Benchmarking Particle-in-Cell drift wave simulations with Eulerian simulations in a flux-tube

We present the implementation of a flux-tube option in the global turbulence code GEM.\footnote{Y.~Chen and S.~E.~Parker, J. Comp. Phys. 220, 839 (2007)} This is necessary for benchmarking purposes because of the immense complexity involved in comparing global simulations. The global GEM assumes the magnetic equilibrium to be completely given.

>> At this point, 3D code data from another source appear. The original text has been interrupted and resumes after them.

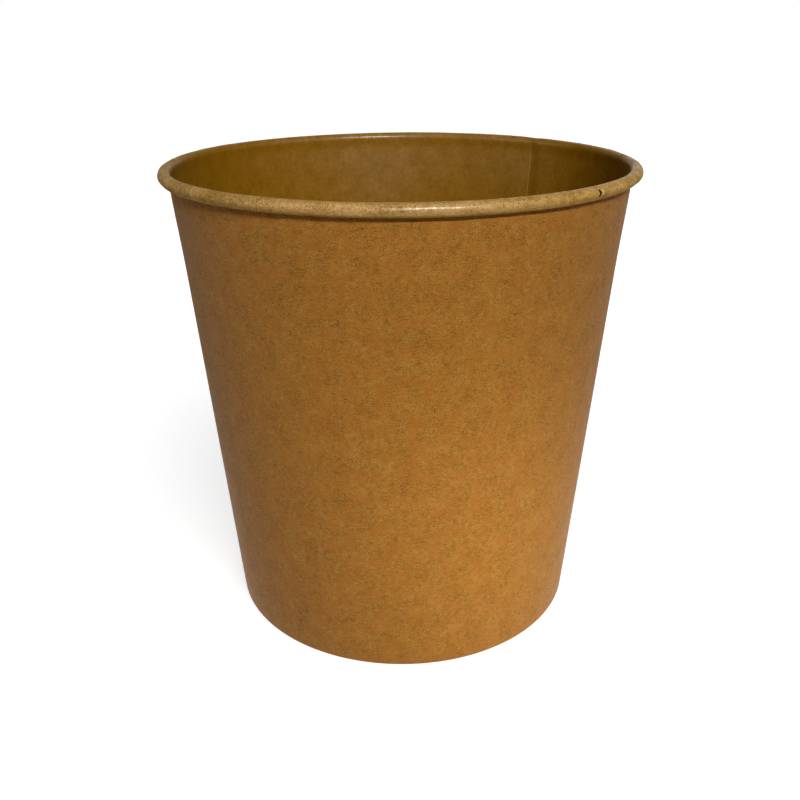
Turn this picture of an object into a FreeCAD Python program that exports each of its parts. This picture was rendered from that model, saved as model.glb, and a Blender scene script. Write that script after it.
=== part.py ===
"""Paper ice cream tub: a round, tapered tub of kraft board with an open top.

The tub is made of two cut pieces of board, as the real one is.

side_wall   one sheet wrapped into a cone. Its two ends lap in a glued seam at the back right. Its
            top edge is rolled outwards into the rim curl, and its bottom edge is folded in and up as
            a hem around the skirt of the base.
base_disc   a round blank whose edge is turned down as a skirt. The skirt is held between the wall
            and the hem, so the floor of the tub sits above the foot.

Millimetres. The foot stands on z = 0, the tub's axis is +Z, and azimuths turn from +X towards +Y.
A section of the wall is drawn between two offsets, counted outwards from the face that is the
inside of the tub: 0 is that face, one board thickness is the back of a single ply, and two are the
back of the outer ply where the ends lap.
"""
import FreeCAD, Part
from collections import namedtuple
import math
import os

import Sketcher

os.makedirs("parts", exist_ok=True)
doc = FreeCAD.newDocument("paper_ice_cream_tub")

# Driving dimensions

SIZES = [
    ("rim_diameter", 117.0, "outside of the rim curl, the size a lid fits"),
    ("overall_height", 117.7, "foot to the top of the rim curl"),
    ("base_diameter", 93.7, "outside of the wall at the foot"),
    ("side_board", 0.40, "thickness of the wall's board"),
    ("curl_diameter", 2.95, "outside of the rolled rim in section"),
    ("curl_gap", 0.08, "air between the curl's first turn and its tail"),
    ("curl_tail", 150.0, "degrees that the tail rolls on past the bottom of the curl"),
    ("seam_tail", 20.0, "the same where the board is doubled and can't roll so far"),
    ("seam_azimuth", 47.0, "where the inner end of the sheet stops, in degrees"),
    ("seam_lap", 8.0, "width of the glued lap at the mouth"),
    ("seam_climb", 4.0, "width over which the outer end steps up onto the lap"),
    ("fold_radius", 0.10, "inside radius of the two folds at the foot"),
    ("hem_height", 7.2, "foot to the cut edge of the hem"),
    ("base_board", 0.35, "thickness of the base's board"),
    ("base_recess", 9.0, "foot to the underside of the base"),
    ("base_bend", 0.40, "inside radius where the base turns down"),
    ("seal_film", 0.05, "coating that seals the skirt, on each side of it"),
    ("skirt_gap", 0.50, "room between the doubled fold of the foot and the skirt"),
]

sheet = doc.addObject("Spreadsheet::Sheet", "Sizes")
for row, (alias, number, meaning) in enumerate(SIZES, start=1):
    sheet.set("A%d" % row, alias)
    sheet.set("B%d" % row, str(number))
    sheet.set("C%d" % row, meaning)
    sheet.setAlias("B%d" % row, alias)
doc.recompute()

# What follows from them, as expressions of the sheet

CURL_R = "(Sizes.curl_diameter / 2)"
TAIL_R = "(Sizes.curl_diameter / 2 - Sizes.side_board - Sizes.curl_gap)"
CURL_X = "(Sizes.rim_diameter / 2 - Sizes.curl_diameter / 2)"
CURL_Z = "(Sizes.overall_height - Sizes.curl_diameter / 2)"
FOLD_X = "(Sizes.base_diameter / 2 - Sizes.side_board - Sizes.fold_radius)"
FOLD_Z = "(Sizes.side_board + Sizes.fold_radius)"
SPAN_X = "(%s - %s)" % (CURL_X, FOLD_X)
SPAN_Z = "(%s - %s)" % (CURL_Z, FOLD_Z)
WALL_ANGLE = "(atan({x} / {z}) - asin(({c} + Sizes.fold_radius) / sqrt({x} ^ 2 + {z} ^ 2)))".format(
    x=SPAN_X, z=SPAN_Z, c=CURL_R)
SKIRT_SLOT = "(Sizes.base_board + 2 * Sizes.seal_film)"
MOUTH_R = "(Sizes.rim_diameter / 2 - Sizes.curl_diameter)"
LAP_ANGLE = "(Sizes.seam_lap / %s * 180 / pi)" % MOUTH_R
CLIMB_ANGLE = "(Sizes.seam_climb / %s * 180 / pi)" % MOUTH_R
HEM_FOLD_X = "({x} - ({slot} - 2 * Sizes.fold_radius) / cos({lean}))".format(
    x=FOLD_X, slot=SKIRT_SLOT, lean=WALL_ANGLE)
INSIDE = "(0 * Sizes.side_board)"
ONE_PLY = "(Sizes.side_board)"
TWO_PLIES = "(2 * Sizes.side_board)"


def value(expression):
    """The number that an expression of the sheet gives now."""
    result = sheet.evalExpression(expression)
    return float(getattr(result, "Value", result))


# Sketch helpers

START, END, CENTRE = 1, 2, 3
RADIUS_AXIS, TUB_AXIS = -1, -2
ORIGIN = (RADIUS_AXIS, START)


def radial_sketch(body, name, azimuth):
    """A sketch on the half plane through the axis at an azimuth: x is the radius, y the height."""
    sketch = body.newObject("Sketcher::SketchObject", name)
    plane = [f for f in body.Origin.OriginFeatures if f.Role == "XZ_Plane"][0]
    sketch.AttachmentSupport = (plane, [""])
    sketch.MapMode = "FlatFace"
    turn = FreeCAD.Rotation(FreeCAD.Vector(0, 1, 0), value(azimuth))
    sketch.AttachmentOffset = FreeCAD.Placement(FreeCAD.Vector(0, 0, 0), turn)
    sketch.setExpression("AttachmentOffset.Rotation.Angle", azimuth)
    return sketch


def add_line(sketch, start, end):
    """A straight edge between two points."""
    ends = [FreeCAD.Vector(x, z, 0) for x, z in (start, end)]
    return sketch.addGeometry(Part.LineSegment(*ends), False)


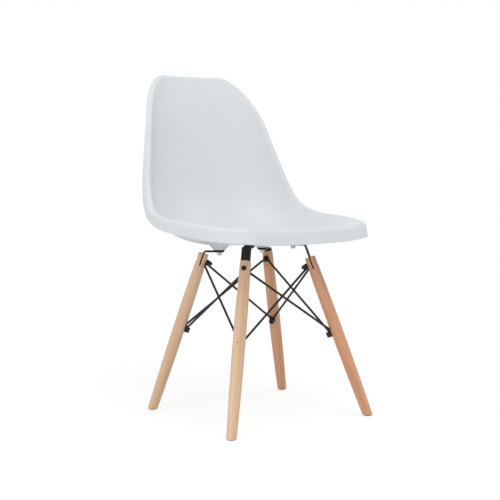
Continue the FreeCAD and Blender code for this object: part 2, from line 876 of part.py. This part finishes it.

Our initial flux-tube implementation simply selects a radial location as the center of the flux-tube and a radial size of the flux-tube, sets all equilibrium quantities ($B$, $\nabla B$, $T$, $\nabla T$, the Jacobian etc.) to be equal to their values at the center of the flux-tube, and retains only a linear radial profile of the safety factor needed for boundary conditions. We found good agreement between GEM and GYRO/GS2 for the mode frequency/growth rate in the case of adiabatic electrons, but a difference of $\sim 15\%$ in the growth rates when kinetic electrons are included. Our goal is to understand the origin of this moderate disagreement. An alternative local geometry model based on a local solution of the Grad-Shafranov equation\footnote{J.~Candy, Plasma Phys. Control. Fusion 51, 105009 (2009)} has been implemented and new benchmarking results from this model will be presented.